Along the way he developed relationships that led to capstone positions in his hands-on education. As a restaurant manager with China Grill, responsible for over 100 employees, Daniel learned quickly how to recruit, interview and select solid employees. At David Burke Las Vegas he was handed a 350 item wine list to manage and he quickly threw himself into the endeavor, achieving Sommelier certification and developing a program for staff training, selection and pairing of the wines. He returned to Avero Software as a Food & Beverage Analyst, creating and tracking ROI programs for clients, then was asked by a former colleague to manage the opening of the Eden South Beach restaurant in Miami Beach, where he experienced the construction process, negotiated purveyor contracts, set up software, modeled budget projections and selected and trained staff. Feeling he had achieved his goal of experiencing every facet of the industry, he returned to Bogota.

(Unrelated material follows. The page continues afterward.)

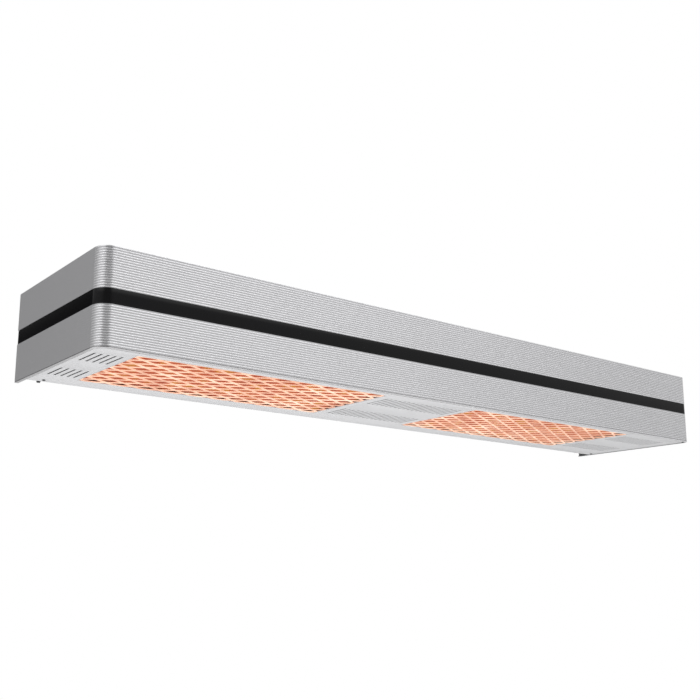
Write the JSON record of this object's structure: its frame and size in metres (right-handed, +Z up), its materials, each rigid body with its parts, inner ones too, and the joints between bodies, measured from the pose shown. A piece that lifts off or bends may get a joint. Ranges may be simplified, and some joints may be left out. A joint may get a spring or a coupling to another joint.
{
  "type": "overhead heat lamp warmer",
  "caption": "Long wall-hung overhead infrared food warmer: fluted curved shroud with a dark band, slotted fascia with glowing mesh-guarded windows, swing-down underside.",
  "frame": {"origin": "centre of the wall rail's back face, on the wall plane, halfway up the shroud", "axes": "+X along the heater to the right as seen from the room, +Y into the wall, +Z up"},
  "size_m": [1.216, 0.266, 0.1271],
  "materials": {
    "shroud": "satin anodised, fluted",
    "gloss_band": "gloss black",
    "white_paint": "powder coat",
    "fascia_paint": "high-temperature pale grey powder coat",
    "galvanised": "zinc coated",
    "spring_steel": "bright",
    "guard_mesh": "bare expanded metal, heat tinted and lit by the emitters",
    "dark_steel": "black oxide",
    "reflector": "bright rolled",
    "glowing_tile": "matt, glowing",
    "ceramic_board": "soft fibre board",
    "grey_nylon": "matt",
    "black_plastic": "matt",
    "bare_aluminium": "extruded",
    "brass": "bright",
    "lead_sleeve": "silicone sleeve",
    "rubber": "matt"
  },
  "bodies": {
    "wall_rail": {"wall_rail": "galvanised"},
    "heater": {"lower_shroud": "shroud", "upper_shroud": "shroud", "trim_band": "gloss_band", "shroud_liner": "galvanised", "top_cover": "white_paint", "rear_panel": "white_paint", "corner_angle_left": "galvanised", "corner_angle_right": "galvanised", "catch_left": "spring_steel", "catch_middle": "spring_steel", "catch_right": "spring_steel", "hinge_bracket_left": "dark_steel", "hinge_bracket_right": "dark_steel", "pivot_pin_left": "spring_steel", "pivot_pin_right": "spring_steel", "emitter_tray_left": "reflector", "emitter_tray_right": "reflector", "insulation_board_left": "ceramic_board", "insulation_board_right": "ceramic_board", "cross_rail_1": "galvanised", "cross_rail_2": "galvanised", "cross_rail_3": "galvanised", "cross_rail_4": "galvanised", "heat_shield": "reflector", "terminal_baffle": "galvanised", "terminal_block": "grey_nylon", "power_controller": "black_plastic", "heat_sink": "bare_aluminium", "thermal_cutout": "black_plastic", "earth_stud": "brass", "supply_gland": "black_plastic", "gland_locknut": "black_plastic", "supply_lead": "lead_sleeve", "zone_lead_left": "lead_sleeve", "zone_lead_right": "lead_sleeve", "hanger_rail": "galvanised", "spacer_pad_left": "rubber", "spacer_pad_right": "rubber", "emitter_tile_left_1": "glowing_tile", "emitter_tile_left_2": "glowing_tile", "emitter_tile_left_3": "glowing_tile", "emitter_tile_left_4": "glowing_tile", "emitter_tile_left_5": "glowing_tile", "emitter_tile_left_6": "glowing_tile", "emitter_tile_right_1": "glowing_tile", "emitter_tile_right_2": "glowing_tile", "emitter_tile_right_3": "glowing_tile", "emitter_tile_right_4": "glowing_tile", "emitter_tile_right_5": "glowing_tile", "emitter_tile_right_6": "glowing_tile"},
    "fascia": {"fascia": "fascia_paint", "guard_left": "guard_mesh", "guard_right": "guard_mesh", "guard_frame_left": "dark_steel", "guard_frame_right": "dark_steel", "pivot_bracket_left": "dark_steel", "pivot_bracket_right": "dark_steel", "pivot_screw_left": "dark_steel", "pivot_screw_right": "dark_steel"}
  },
  "joints": [
    {"name": "lift_off", "type": "slide", "parent": "wall_rail", "child": "heater", "axis": [0, 0, 1], "range_m": [0, 0.014]},
    {"name": "fascia_swing", "type": "hinge", "parent": "heater", "child": "fascia", "pos_m": [0, -0.025, -0.0607], "axis": [1, 0, 0], "range_deg": [0, 80]}
  ]
}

On the number and variety of his international experiences, Daniel notes “I have had unique opportunities and I see their influence reflected in what we do here at Daniel D&W.” His menu is derived from a wealth of culinary experience; the wine list a product of his Sommelier training, well-structured and closely paired with the menu. In hiring staff, Daniel called on his recruitment skills; his team is like a family (and many are in fact related) and they support each other to make the restaurant run smoothly. In selecting a POS system, Daniel’s work at Avero taught him to ask the right questions and they had a quick, flawless implementation, almost unheard of in typical restaurants that spend weeks “working out the kinks”. Even Daniel D&W’s service structure is different from most in Bogota; they pay tips nightly rather than having them collected by a cashier and distributed in a paycheck.
As Daniel D&W continues to build a steady following, Daniel noted his newest challenge is social media and public relations. Since much of the business is based around destination dining, he is looking for the right events manager and marketing person to take his brand to the next level. In the meantime, he invites guests “to let my home away from home be your home away from home.”